Investors love to call Automatic Data Processing (ADP 1.69%) a "boring" company. But the market has rarely priced it like one. The payroll and human resources software provider has often traded at a premium because the business is sticky, recurring, and tied to one of the most essential workflows in corporate America: getting people paid.
But is the stock losing its favor with investors? After all, shares are roughly 23% below their 52-week high.
Of course, there's another way to look at the scenario: Is the market finally serving up a reasonable entry point into a great, long-term compounder?
Image source: Getty Images.
What changed, and what didn't
Looking to ADP's recent business results, let's start with what didn't change: steady growth.
In the first quarter of fiscal 2026 (ended Sept. 30, 2025), ADP's revenue rose 7% year over year to $5.2 billion. And its earnings per share climbed 6% to $2.49, while its non- generally accepted accounting principles (GAAP) earnings per share rose 7% year over year.
At a high level, ADP's steady compounding continued.
Underneath the service, however, there's a problem brewing. ADP's core volume trend, or its "pays per control," is cooling. This metric is essentially ADP's same-store sales-style measure of how many employees are on ADP clients' payrolls in the U.S.
In the first quarter of fiscal 2026, ADP's U.S. pays per control was approximately flat year over year. That's a deceleration from the 1% growth ADP reported in both the third and fourth quarters of fiscal 2025.
While this isn't a massive change in trend, it's still concerning because it represents a deterioration in a key metric. If it stays flat, or even worse, turns negative, investors may begin calling into question the durability of the company's steady growth -- and the stocks' premium valuation.
For now, flat remains the expectation. For fiscal 2026, ADP guided for U.S. pays per control to be "approximately" flat. In addition, its outlook calls for a slight deceleration in top-line growth. The company guided for fiscal 2026 revenue to rise 5% to 6% over fiscal 2024.
New growth opportunities
Of course, the most important part of ADP's long-term story is that it isn't trying to win by simply processing more payroll checks. It's trying to win by becoming a broader human capital management (HCM) platform -- software that bundles payroll, HR, benefits, and compliance into a single system.
In other words, the company can do well even if pays per control remain flat. Its newer platform initiatives like ADP Workforce Now NextGen (a redesigned version of a core midmarket product) and ADP Lyric HCM (its next-generation human capital management platform for larger clients), for instance, are expected to help the company expand its services with existing customers and attract new ones it may not have reached otherwise.
So, even in a slower pays-per-control environment, there are still ways ADP can grow. And the company's fiscal first-quarter results notably showed those levers were working as growth remained robust even as its U.S. pays per control growth turned flat.

NASDAQ: ADP
Key Data Points
But what about the stock's valuation?
Even with the stock's pullback, shares command a solid premium considering that ADP is only growing its earnings per share at a single-digit rate year over year. ADP currently trades at a price-to-earnings ratio of 25 and a forward price-to-earnings of 23.
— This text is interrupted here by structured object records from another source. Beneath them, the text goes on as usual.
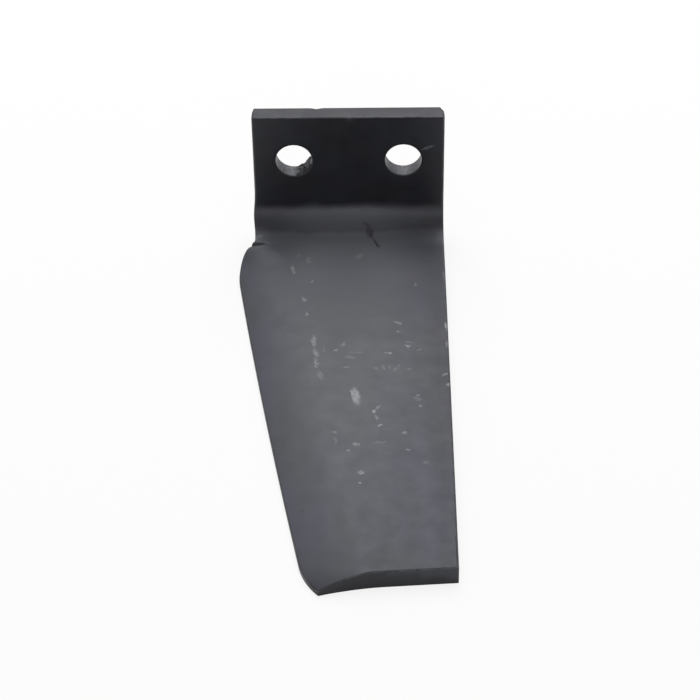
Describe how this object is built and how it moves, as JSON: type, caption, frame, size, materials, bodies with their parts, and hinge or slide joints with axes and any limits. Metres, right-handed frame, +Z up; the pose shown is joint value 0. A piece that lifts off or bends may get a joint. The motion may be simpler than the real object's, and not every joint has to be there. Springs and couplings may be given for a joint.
{
  "type": "power harrow tine",
  "caption": "L-shaped forged steel soil tine: a flat bolting flange with two round holes, bent square to a tapering blade with a bevelled leading edge and a pointed clipped corner.",
  "frame": {"origin": "midway between the two bolt holes, on the flange's outer face, where the tine seats on its carrier", "axes": "+Y square out of the flange's outer face, along the bolts; +Z up the flange, away from the blade; the blade runs along -Y with its flat underside down and its straight trailing side at +X"},
  "size_m": [0.0957, 0.25, 0.068],
  "materials": {
    "black_paint": "satin charcoal black paint over forged steel, scuffed to pale primer grey in places"
  },
  "bodies": {
    "root": {"harrow_tine": "black_paint"}
  },
  "joints": []
}
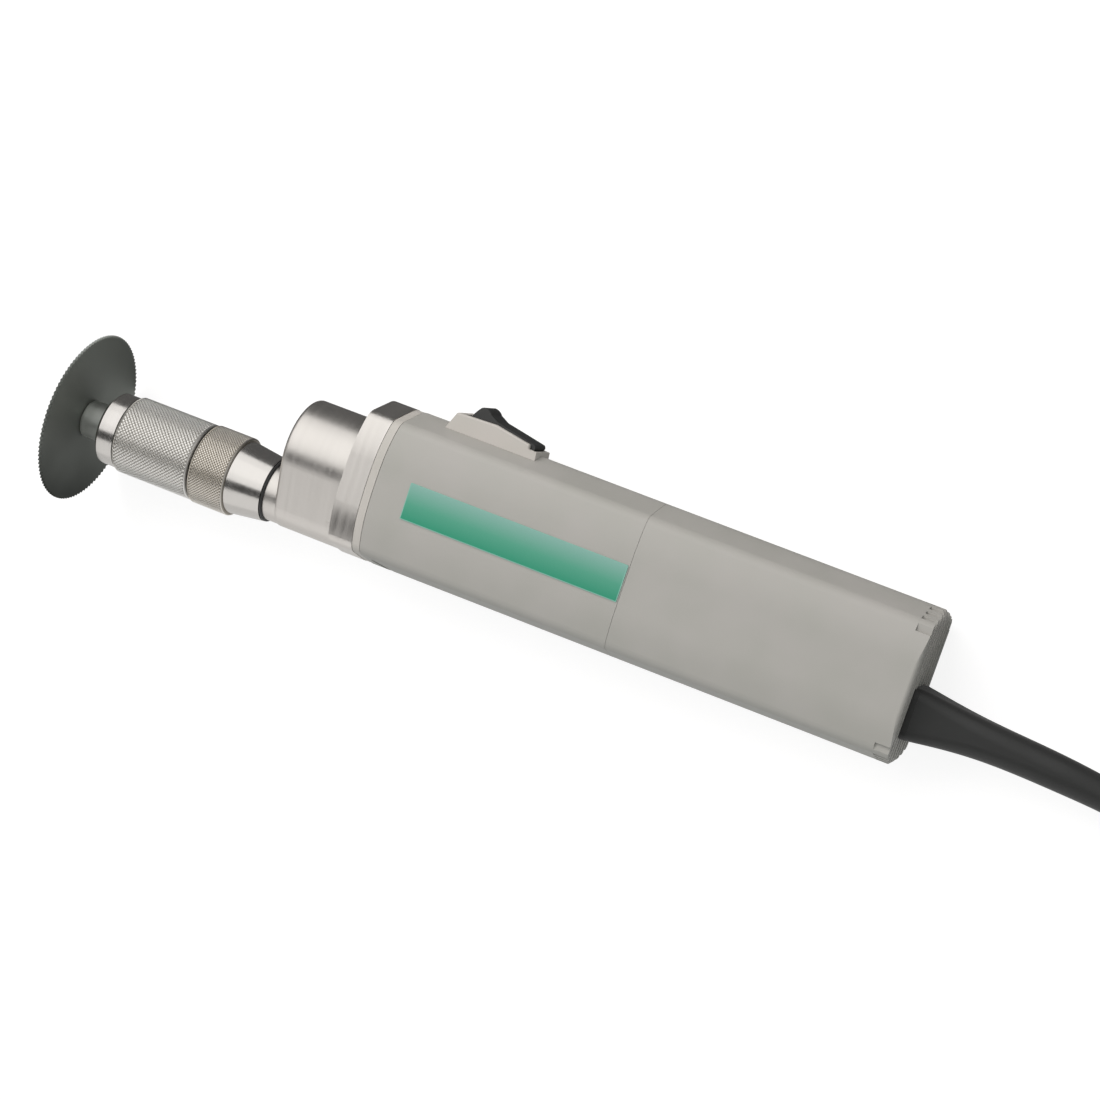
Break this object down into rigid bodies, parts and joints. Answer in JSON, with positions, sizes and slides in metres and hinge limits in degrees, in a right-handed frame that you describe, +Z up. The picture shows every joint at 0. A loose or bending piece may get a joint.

While this isn't an obscene valuation for a software-as-service company likely to continue growing steadily for years to come, it may be a bit high now that ADP's pay-per-control trends have flattened. With this core volume metric no longer growing, the company is more dependent on expanding its offerings and less so on the steady drumbeat of its core business. This increases the risks that ADP's earnings-per-share growth could slow over time, causing investors to be less willing to pay a price-to-earnings multiple in the 20s for the stock.
So I'll be staying on the sidelines for now -- even at this lower price. If shares fall to the point that the stock's price-to-earnings ratio is closer to 20, I might reconsider.